- **OBJECTIVE**
Copy exactly the block of lines between the one containing "return low, high" and the one containing "SENSOR_WIDTH, FOCAL_LENGTH = 36, 98.2", inclusive.

- **PROVIDED MATERIAL**
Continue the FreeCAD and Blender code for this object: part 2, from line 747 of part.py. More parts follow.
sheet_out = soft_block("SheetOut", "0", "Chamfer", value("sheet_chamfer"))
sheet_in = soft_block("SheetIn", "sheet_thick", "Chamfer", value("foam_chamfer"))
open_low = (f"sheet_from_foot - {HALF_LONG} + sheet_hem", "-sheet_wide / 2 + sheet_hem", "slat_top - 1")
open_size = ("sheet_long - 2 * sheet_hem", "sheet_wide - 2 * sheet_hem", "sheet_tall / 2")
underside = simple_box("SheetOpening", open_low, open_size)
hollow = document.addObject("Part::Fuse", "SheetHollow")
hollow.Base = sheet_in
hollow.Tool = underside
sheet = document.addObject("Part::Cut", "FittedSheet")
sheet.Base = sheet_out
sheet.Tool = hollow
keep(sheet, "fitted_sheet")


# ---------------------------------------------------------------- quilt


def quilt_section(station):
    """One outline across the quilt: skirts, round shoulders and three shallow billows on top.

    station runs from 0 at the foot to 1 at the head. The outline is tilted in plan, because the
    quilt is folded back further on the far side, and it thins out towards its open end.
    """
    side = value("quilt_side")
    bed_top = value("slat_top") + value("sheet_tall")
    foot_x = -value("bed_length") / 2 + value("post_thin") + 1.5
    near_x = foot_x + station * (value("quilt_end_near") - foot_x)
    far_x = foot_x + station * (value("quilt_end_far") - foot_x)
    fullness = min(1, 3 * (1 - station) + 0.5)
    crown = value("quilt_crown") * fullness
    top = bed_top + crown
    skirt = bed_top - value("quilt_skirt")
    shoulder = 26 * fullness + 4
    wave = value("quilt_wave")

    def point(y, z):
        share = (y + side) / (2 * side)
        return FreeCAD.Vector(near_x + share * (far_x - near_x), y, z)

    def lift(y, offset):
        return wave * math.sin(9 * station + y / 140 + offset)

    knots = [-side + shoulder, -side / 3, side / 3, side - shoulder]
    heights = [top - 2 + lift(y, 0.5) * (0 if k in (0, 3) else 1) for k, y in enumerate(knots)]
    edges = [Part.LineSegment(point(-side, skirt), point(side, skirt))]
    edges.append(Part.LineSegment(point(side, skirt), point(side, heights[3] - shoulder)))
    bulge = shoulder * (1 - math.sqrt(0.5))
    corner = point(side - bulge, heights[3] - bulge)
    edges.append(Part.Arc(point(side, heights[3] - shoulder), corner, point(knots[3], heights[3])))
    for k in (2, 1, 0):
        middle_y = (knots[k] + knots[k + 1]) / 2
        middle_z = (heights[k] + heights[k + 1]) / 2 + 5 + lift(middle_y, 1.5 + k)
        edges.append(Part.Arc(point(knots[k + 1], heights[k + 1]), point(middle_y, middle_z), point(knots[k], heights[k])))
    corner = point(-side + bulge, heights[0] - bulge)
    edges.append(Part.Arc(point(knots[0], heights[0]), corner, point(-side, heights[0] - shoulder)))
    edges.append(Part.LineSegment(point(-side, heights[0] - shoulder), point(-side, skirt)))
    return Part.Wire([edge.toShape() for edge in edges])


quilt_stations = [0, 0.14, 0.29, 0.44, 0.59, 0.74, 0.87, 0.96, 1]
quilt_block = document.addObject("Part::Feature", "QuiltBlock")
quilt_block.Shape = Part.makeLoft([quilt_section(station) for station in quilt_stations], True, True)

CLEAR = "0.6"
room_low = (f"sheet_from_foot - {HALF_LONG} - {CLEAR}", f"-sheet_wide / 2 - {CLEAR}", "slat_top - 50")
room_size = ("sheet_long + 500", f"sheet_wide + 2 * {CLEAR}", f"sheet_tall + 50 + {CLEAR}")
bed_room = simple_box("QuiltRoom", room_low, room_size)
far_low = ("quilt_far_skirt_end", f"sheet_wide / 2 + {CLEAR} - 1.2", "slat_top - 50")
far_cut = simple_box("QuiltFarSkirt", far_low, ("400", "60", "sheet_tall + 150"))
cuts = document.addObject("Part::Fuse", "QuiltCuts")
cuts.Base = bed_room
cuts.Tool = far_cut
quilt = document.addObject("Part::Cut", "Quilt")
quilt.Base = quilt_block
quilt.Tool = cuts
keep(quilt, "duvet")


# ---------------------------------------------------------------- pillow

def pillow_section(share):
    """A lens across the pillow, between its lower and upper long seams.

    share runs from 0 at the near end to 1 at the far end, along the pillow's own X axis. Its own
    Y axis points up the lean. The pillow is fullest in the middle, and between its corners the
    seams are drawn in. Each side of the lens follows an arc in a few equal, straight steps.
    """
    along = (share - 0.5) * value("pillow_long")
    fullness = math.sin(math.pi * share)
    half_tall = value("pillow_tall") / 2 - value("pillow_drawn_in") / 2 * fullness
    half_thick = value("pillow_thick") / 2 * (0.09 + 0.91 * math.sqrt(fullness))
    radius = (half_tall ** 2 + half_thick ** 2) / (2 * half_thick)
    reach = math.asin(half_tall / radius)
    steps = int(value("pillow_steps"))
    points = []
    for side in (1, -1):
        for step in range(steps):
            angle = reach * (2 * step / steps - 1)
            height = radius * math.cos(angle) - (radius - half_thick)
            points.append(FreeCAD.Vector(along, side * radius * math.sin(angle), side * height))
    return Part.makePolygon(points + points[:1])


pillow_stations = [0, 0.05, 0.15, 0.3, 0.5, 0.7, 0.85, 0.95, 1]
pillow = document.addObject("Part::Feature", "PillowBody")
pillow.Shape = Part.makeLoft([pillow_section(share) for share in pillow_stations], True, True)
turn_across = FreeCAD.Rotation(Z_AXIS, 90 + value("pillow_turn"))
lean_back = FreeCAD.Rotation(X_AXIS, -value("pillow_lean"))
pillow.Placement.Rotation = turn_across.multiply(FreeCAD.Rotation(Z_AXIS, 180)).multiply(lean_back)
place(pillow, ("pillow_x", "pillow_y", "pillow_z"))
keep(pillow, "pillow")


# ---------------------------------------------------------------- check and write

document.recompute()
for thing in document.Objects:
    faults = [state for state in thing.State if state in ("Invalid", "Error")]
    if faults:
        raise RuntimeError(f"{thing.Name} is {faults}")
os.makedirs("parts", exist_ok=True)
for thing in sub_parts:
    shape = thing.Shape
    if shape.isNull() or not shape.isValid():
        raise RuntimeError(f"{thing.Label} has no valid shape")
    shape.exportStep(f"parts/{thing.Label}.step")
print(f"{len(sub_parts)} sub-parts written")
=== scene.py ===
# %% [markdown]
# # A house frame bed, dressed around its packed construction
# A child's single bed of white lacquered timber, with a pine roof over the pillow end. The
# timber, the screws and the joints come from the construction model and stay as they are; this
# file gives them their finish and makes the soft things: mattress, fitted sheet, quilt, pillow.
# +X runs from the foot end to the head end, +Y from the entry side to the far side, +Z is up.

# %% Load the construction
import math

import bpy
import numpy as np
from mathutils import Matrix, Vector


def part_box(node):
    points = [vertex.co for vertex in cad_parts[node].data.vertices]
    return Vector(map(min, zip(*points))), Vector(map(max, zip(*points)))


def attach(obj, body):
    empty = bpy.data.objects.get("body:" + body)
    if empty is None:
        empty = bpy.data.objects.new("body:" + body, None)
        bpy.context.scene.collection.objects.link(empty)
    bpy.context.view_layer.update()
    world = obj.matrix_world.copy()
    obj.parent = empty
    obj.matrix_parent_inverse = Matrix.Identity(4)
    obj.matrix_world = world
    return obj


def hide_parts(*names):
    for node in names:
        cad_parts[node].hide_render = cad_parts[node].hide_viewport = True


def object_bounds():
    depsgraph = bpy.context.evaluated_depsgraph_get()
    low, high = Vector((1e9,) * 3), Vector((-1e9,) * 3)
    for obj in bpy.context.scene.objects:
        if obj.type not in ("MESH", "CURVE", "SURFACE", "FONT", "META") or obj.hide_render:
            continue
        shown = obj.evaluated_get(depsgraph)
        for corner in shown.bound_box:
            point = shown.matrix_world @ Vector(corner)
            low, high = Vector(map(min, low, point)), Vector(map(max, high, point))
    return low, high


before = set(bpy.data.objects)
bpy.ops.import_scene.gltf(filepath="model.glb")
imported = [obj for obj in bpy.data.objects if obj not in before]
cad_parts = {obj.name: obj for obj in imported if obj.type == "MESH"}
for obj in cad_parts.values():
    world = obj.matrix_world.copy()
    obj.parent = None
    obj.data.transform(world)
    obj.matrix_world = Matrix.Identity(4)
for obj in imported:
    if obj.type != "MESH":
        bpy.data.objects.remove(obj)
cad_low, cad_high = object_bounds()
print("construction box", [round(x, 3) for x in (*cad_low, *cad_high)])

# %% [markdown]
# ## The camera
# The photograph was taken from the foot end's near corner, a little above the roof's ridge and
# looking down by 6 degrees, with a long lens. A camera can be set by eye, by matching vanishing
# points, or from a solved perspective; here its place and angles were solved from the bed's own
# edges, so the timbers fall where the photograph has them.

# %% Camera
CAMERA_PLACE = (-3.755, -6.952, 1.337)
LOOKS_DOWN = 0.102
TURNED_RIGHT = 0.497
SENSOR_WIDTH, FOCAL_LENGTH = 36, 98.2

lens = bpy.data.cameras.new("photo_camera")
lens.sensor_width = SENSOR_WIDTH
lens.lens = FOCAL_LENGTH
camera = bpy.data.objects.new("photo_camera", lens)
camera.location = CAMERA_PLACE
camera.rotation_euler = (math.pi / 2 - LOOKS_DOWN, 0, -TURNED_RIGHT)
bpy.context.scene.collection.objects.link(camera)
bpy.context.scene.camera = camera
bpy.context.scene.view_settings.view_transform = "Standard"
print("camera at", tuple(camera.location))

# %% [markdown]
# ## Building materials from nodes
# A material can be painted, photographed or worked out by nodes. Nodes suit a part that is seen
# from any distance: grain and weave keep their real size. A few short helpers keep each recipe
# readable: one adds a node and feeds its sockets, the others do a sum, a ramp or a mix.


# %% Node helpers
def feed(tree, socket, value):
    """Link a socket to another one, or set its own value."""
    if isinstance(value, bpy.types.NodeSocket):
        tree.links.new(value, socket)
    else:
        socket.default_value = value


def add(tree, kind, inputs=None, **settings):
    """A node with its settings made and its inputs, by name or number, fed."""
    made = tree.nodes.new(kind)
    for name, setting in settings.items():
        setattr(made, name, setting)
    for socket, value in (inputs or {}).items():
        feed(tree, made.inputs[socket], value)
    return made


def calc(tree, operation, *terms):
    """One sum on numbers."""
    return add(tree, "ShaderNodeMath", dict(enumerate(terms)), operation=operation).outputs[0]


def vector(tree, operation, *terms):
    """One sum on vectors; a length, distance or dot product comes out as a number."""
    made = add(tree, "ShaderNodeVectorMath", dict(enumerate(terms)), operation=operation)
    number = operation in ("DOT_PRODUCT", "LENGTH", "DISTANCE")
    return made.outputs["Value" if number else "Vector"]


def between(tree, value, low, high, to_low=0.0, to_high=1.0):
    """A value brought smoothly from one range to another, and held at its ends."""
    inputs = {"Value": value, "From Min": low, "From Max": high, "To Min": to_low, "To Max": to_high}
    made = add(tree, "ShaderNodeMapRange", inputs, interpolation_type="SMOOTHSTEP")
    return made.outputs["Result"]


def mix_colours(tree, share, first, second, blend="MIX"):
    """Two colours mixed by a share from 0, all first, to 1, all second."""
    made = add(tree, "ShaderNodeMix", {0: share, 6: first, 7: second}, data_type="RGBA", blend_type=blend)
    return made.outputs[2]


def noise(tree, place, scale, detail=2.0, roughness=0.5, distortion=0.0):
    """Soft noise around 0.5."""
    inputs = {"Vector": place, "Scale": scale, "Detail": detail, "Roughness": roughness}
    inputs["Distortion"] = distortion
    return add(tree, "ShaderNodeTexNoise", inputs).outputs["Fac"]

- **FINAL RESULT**
    return low, high


before = set(bpy.data.objects)
bpy.ops.import_scene.gltf(filepath="model.glb")
imported = [obj for obj in bpy.data.objects if obj not in before]
cad_parts = {obj.name: obj for obj in imported if obj.type == "MESH"}
for obj in cad_parts.values():
    world = obj.matrix_world.copy()
    obj.parent = None
    obj.data.transform(world)
    obj.matrix_world = Matrix.Identity(4)
for obj in imported:
    if obj.type != "MESH":
        bpy.data.objects.remove(obj)
cad_low, cad_high = object_bounds()
print("construction box", [round(x, 3) for x in (*cad_low, *cad_high)])

# %% [markdown]
# ## The camera
# The photograph was taken from the foot end's near corner, a little above the roof's ridge and
# looking down by 6 degrees, with a long lens. A camera can be set by eye, by matching vanishing
# points, or from a solved perspective; here its place and angles were solved from the bed's own
# edges, so the timbers fall where the photograph has them.

# %% Camera
CAMERA_PLACE = (-3.755, -6.952, 1.337)
LOOKS_DOWN = 0.102
TURNED_RIGHT = 0.497
SENSOR_WIDTH, FOCAL_LENGTH = 36, 98.2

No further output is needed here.